## What you should do:
Repeat word for word the opening stretch of the entries, from the first line through the line containing "const restFlattening = 0.5;".

## CAD and scene scripts:
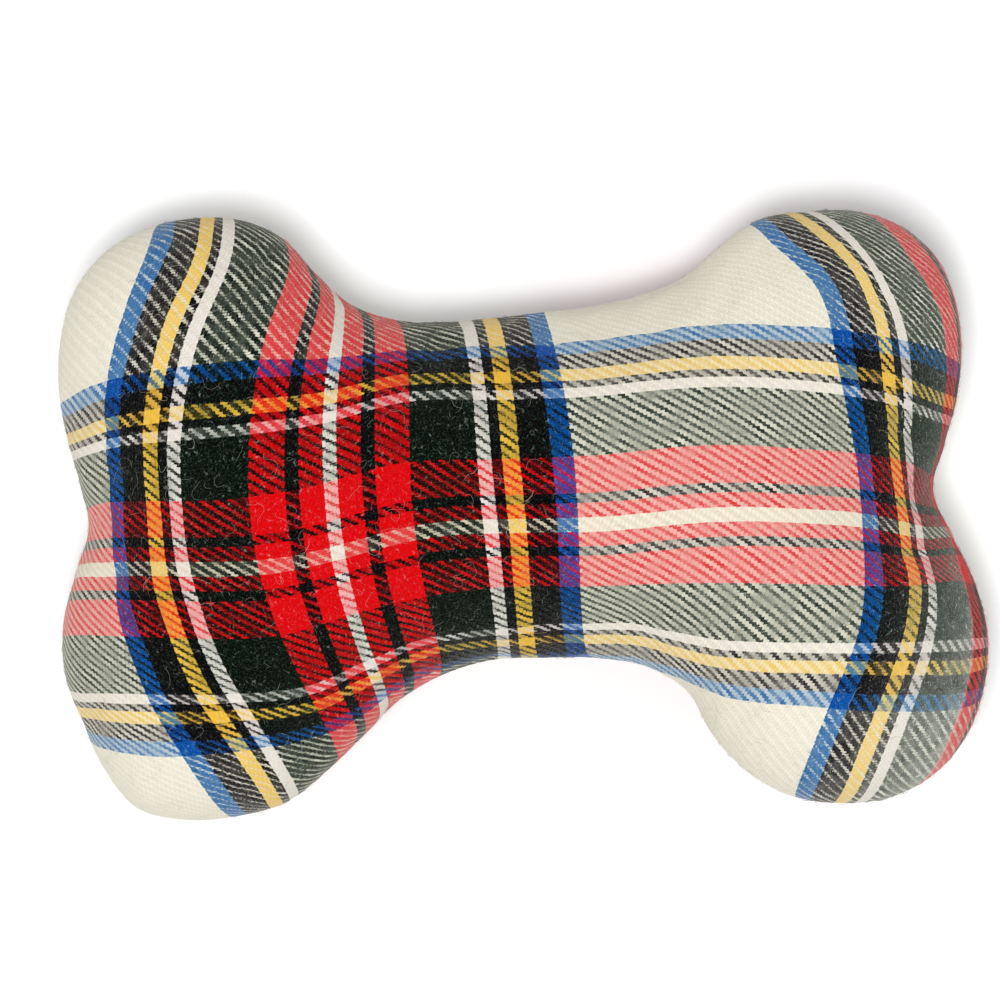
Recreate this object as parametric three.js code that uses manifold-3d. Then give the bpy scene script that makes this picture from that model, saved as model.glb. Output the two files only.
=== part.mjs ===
// A stuffed, bone-shaped squeaky dog toy.
// Two cloth panels are sewn together round their edge, turned right side out and filled with
// wads of fibre. An air squeaker sits in the middle of the shaft: pressing the toy there pushes
// a fibre pad and the squeaker's whistle down into its bladder, and the reed sounds.
//
// Units are millimetres and +Z is up. The toy lies on its lower panel on z = 0, with its length
// along X. The origin is on the floor, below the middle of the toy's bounding box.

import * as THREE from 'three';
import { mergeVertices } from 'three/addons/utils/BufferGeometryUtils.js';
import Module from 'manifold-3d';

const wasm = await Module();
wasm.setup();

// Sizes of the whole toy
const boneLength = 180;
const boneWidth = 118;
const seamHeight = 27; // from the floor to the seam between the panels
const topCrown = 30; // from the seam up to the highest point
const restFlattening = 0.5; // how deep the floor presses the lower panel flat

// Cloth and seam
const clothThickness = 1.2; // brushed wool twill
const panelGap = 0.3; // between the two folded edges
const foldRadius = 1.2; // of the outside of each folded edge
const seamAllowance = 6; // how far the folded edges reach inside
const threadDiameter = 0.5;
const stitchLineInset = 2.4; // from the outline to the stitch line
const closingLength = 40; // the hand-sewn stretch through which the toy was filled
const closingStitch = 5;
const closingBendShare = 0.12; // of a stitch, from its end to where the thread has turned
const closingThreadDiameter = 0.6;

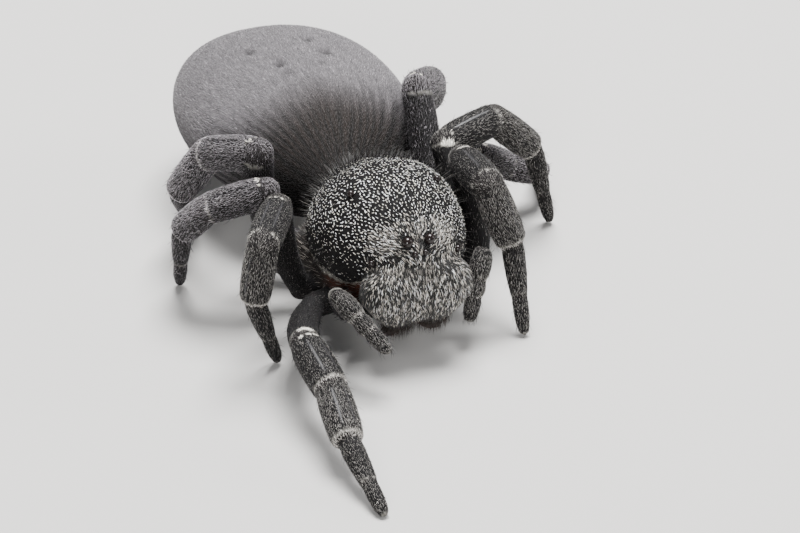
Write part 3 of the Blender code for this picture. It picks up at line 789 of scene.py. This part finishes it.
clear_of_eyes = np.ones(skin_total)
dome_front = is_dome * (skin_y < -4)
for _, across, above, radius in EYES:
    for side in (1.0, -1.0):
        eye_off = np.hypot(skin_x - side * across, skin_z - DOME_CENTRE[2] - above)
        clear_of_eyes *= 1 - dome_front * smoothstep(radius * 1.45, radius * 1.1, eye_off)
flakes = thin_out(scatter(FLAKE_DENSITY * is_dome * (1 - 0.72 * face_share)
                          * (1 - 0.88 * outskirts(skin_points)) * clear_of_eyes), FLAKE_SPACING)
near_face = smoothstep(2.2, 1.0, np.linalg.norm(flakes["root"] - EYE_LINE, axis=1))
far_out = outskirts(flakes["root"])
flake_size = 1 - 0.35 * np.maximum(near_face, far_out)
# Painted shade: flakes low on the dome's sides and at its back are darkened.
flake_tone = CREAM * 1.5 * (1 - 0.45 * far_out)[:, None]
flakes["lie"] = sway(flakes, 0.45)
lay_coat("dome_flakes", flakes, (0.07, 0.16), (0.027, 0.046), (8, 32), 0.10,
         hair_finish("cream_flake", 0.5, 0.0, 0.4), flake_tone, 0.4, brightest=0.94,
         longer=flake_size ** 0.6, wider=flake_size, flat=0.5, rings=(0.0, 0.35, 0.75),
         fat=(0.45, 1.0, 0.75), sides=4)

# Dome velvet: fine black hair between the flakes, laid the same way, and longer loose grey hairs
# that stand up here and there, most of all along the back edge.
lay_coat("dome_velvet", scatter(230.0 * is_dome * (1 - face_share)), (0.08, 0.16), 0.018, (15, 40), 0.15,
         hair_finish("black_hair", 0.7, 0.0, 0.12), BLACK * 0.9, 0.4)
back_edge = is_dome * smoothstep(-3.6, -2.6, skin_y) * smoothstep(3.4, 4.2, skin_z)
loose = scatter(7.0 * is_dome * (1 - face_share) + 8.0 * back_edge)
loose["lie"] = unit_rows(loose["lie"] * 0.4 + loose["normal"] * 0.1)
lay_coat("dome_loose_hair", loose, (0.25, 0.55), 0.016, (45, 80), (0.0, 0.3),
         hair_finish("grey_loose_hair", 0.5, 0.2, 0.4), BEIGE_GREY * 0.25, 0.5)

# Face and jaws: a dense fine coat of thick pale hairs among thin dark ones, which swirls round the
# eyes and runs down over the jaws. It is palest on the cheeks, partly as a painted highlight. It is
# darker in the seam under the brow and low on the jaws as painted shade, darker and barer on the
# jaws' outer sides, partly as painted shade, and a dark fringe hangs along their lower edge.
CHEEK = (1.15, -6.0, 4.2)
SEAM_HEIGHT, SEAM_WIDTH = 3.32, 0.10
jaw_front = is_jaw * smoothstep(1.0, 1.5, skin_z) * (skin_y < -5.9)
fine = scatter((1000.0 * jaw_front + 800.0 * face_share + 160.0 * is_jaw) * clear_of_eyes)
fine["lie"] = sway(fine, 0.25)
fine_up = fine["root"][:, 2]
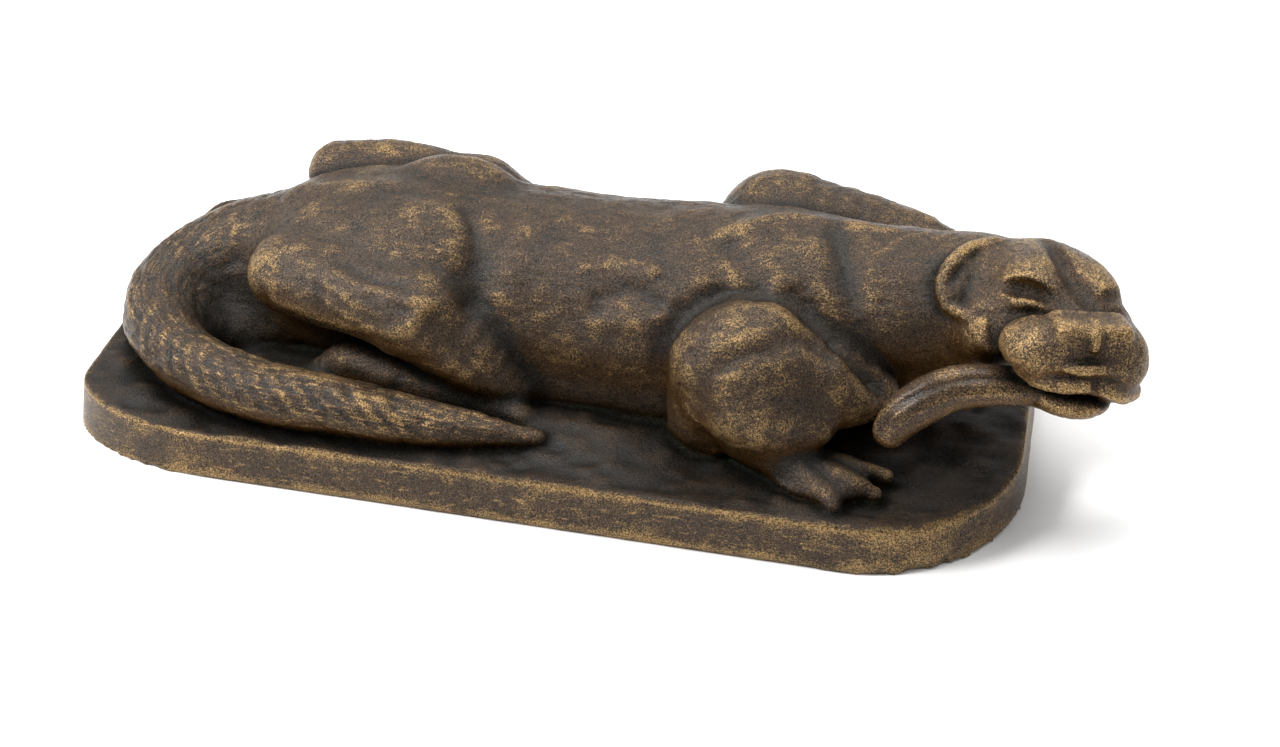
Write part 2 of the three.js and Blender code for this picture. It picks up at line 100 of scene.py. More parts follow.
TAIL = (
    (-96, 2, 27, 23),
    (-121, 1, 24, 19),
    (-138, -6, 20, 16),
    (-147, -20, 17, 14),
    (-146, -36, 14, 13),
    (-134, -51, 12, 12),
    (-116, -61, 11, 11.5),
    (-94, -66, 10, 11),
    (-68, -67, 9, 10.5),
    (-42, -67, 7, 9),
    (-18, -65, 5, 6.5),
    (4, -62, 3, 2.5),
)
# The two halves of the rump: centre and radii.
HIPS = (((-45, 16, 52.5), (19, 10, 11)), ((-47, -16, 50.5), (22, 11, 11)))
KNEE = ((-48, -24, 36), (27, 20, 20))
LEFT_KNEE = ((-53, 24, 34), (26, 20, 20))
LEFT_SHANK = ((-97, 32, 41, 12.5), (-74, 38, 40, 13), (-46, 40, 33, 14))
TAIL_BED = ((-128, -14, 0), (24, 22, 14))
HAUNCH = ((-72, -20, 35), (34, 18, 18))
SHANK = ((-98, -30, 35, 12.5), (-74, -38, 36, 13), (-44, -42, 35, 15))
THIGH_FOOT = ((-44, -40, 32, 16), (-26, -42, 20, 13), (-12, -42, 8, 8))
HIND_FOOT = ((-84, -36, -1, 5), (-70, -37, 6, 9), (-53, -42, 6, 8.5), (-30, -46, 4, 8), (-6, -50, 1, 6))
ELBOW = ((73, -40, 29), (27, 23, 24))
ELBOW_BACK = ((61, -41, 31, 14), (60, -43, 6, 13))
UPPER_ARM = ((74, -38, 30, 20), (98, -37, 25, 17), (115, -34, 21, 9))
FOREARM = ((66, -50, 20, 12), (80, -53, 19, 14), (94, -50, 17, 11))
PALM = ((78, -50, 9, 12), (90, -56, 5, 9), (98, -59, 3, 6))
TOES = (
    ((88, -58, 7, 4.5), (98, -65, 5, 3.6), (108, -73, 1, 3)),
    ((92, -56, 5, 5), (107, -61, 4, 4), (121, -64, 1, 3)),
    ((94, -52, 4, 5), (109, -54, 3, 4), (123, -54, 1, 3)),
)
WEB = ((102, -61, 2), (16, 11, 4.6))
LEFT_SHOULDER = ((70, 40, 34, 23), (100, 39, 34, 18), (126, 36, 31, 15), (148, 30, 28, 10))
FISH = (
    (199, -28, 40, 4.5),
    (184, -45, 40.5, 5),
    (163, -48, 41.5, 6.4),
    (143, -53, 41, 7.5),
    (130, -58, 34, 7.5),
    (124, -60, 26, 6),
)
# How softly each form joins the ones before it, as the width of the seam.
SEAMS = {
    "trunk": 1, "belly": 10, "hip": 8, "tail": 6, "tail_bed": 20, "haunch": 12, "knee": 6, "shank": 3,
    "thigh": 6, "hind_foot": 3, "shoulder": 4, "elbow": 3, "arm": 4, "toe": 2, "web": 3,
    "head_ridge": 2, "fish": 1.5,
}

# The head's own frame: forward to the nose, across to its left eye and up, from between the eyes.
HEAD_EYES = (177.0, -27.0, 62.6)
HEAD_TURN = (-73.5, 15.8, -5.5)
HEAD_MASSES = (
    ((-22, -4, -8), (30, 25, 21), 0, 12),
    ((-12, -12, 0), (20, 12, 12), -12, 4),
    ((-12, 6, -1), (20, 11, 11.5), 12, 4),
    ((-12, -23, -13), (18, 12, 13), 0, 5),
    ((-16, 11, -15), (18, 11, 13), 0, 7),
    ((2, -1, -8), (16, 13, 9), 0, 5),
    ((14, -14.5, -11), (13, 11.5, 9), 14, 3),
    ((15, 12.5, -14), (13, 10, 10.5), -14, 3),
    ((8, 0, -28), (18, 14, 7), 0, 2.5),
)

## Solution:
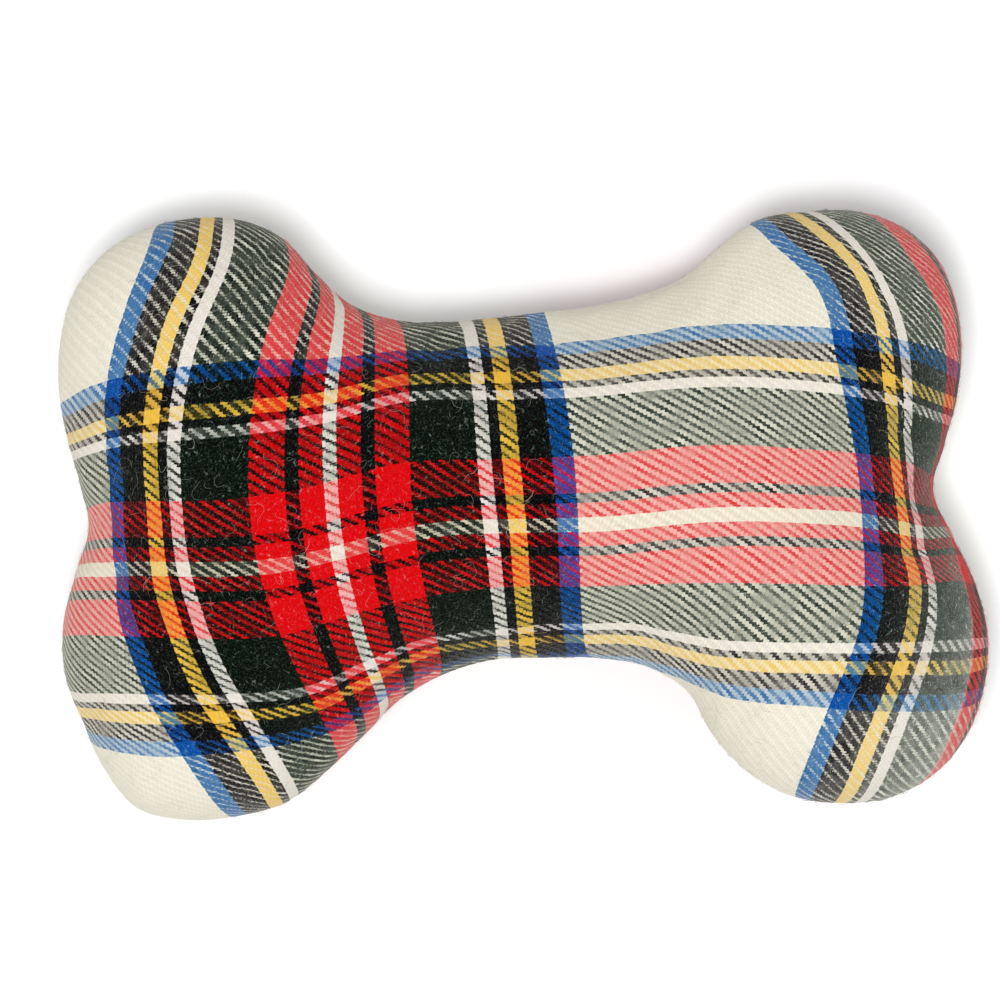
Recreate this object as parametric three.js code that uses manifold-3d. Then give the bpy scene script that makes this picture from that model, saved as model.glb. Output the two files only.
=== part.mjs ===
// A stuffed, bone-shaped squeaky dog toy.
// Two cloth panels are sewn together round their edge, turned right side out and filled with
// wads of fibre. An air squeaker sits in the middle of the shaft: pressing the toy there pushes
// a fibre pad and the squeaker's whistle down into its bladder, and the reed sounds.
//
// Units are millimetres and +Z is up. The toy lies on its lower panel on z = 0, with its length
// along X. The origin is on the floor, below the middle of the toy's bounding box.

import * as THREE from 'three';
import { mergeVertices } from 'three/addons/utils/BufferGeometryUtils.js';
import Module from 'manifold-3d';

const wasm = await Module();
wasm.setup();

// Sizes of the whole toy
const boneLength = 180;
const boneWidth = 118;
const seamHeight = 27; // from the floor to the seam between the panels
const topCrown = 30; // from the seam up to the highest point
const restFlattening = 0.5; // how deep the floor presses the lower panel flat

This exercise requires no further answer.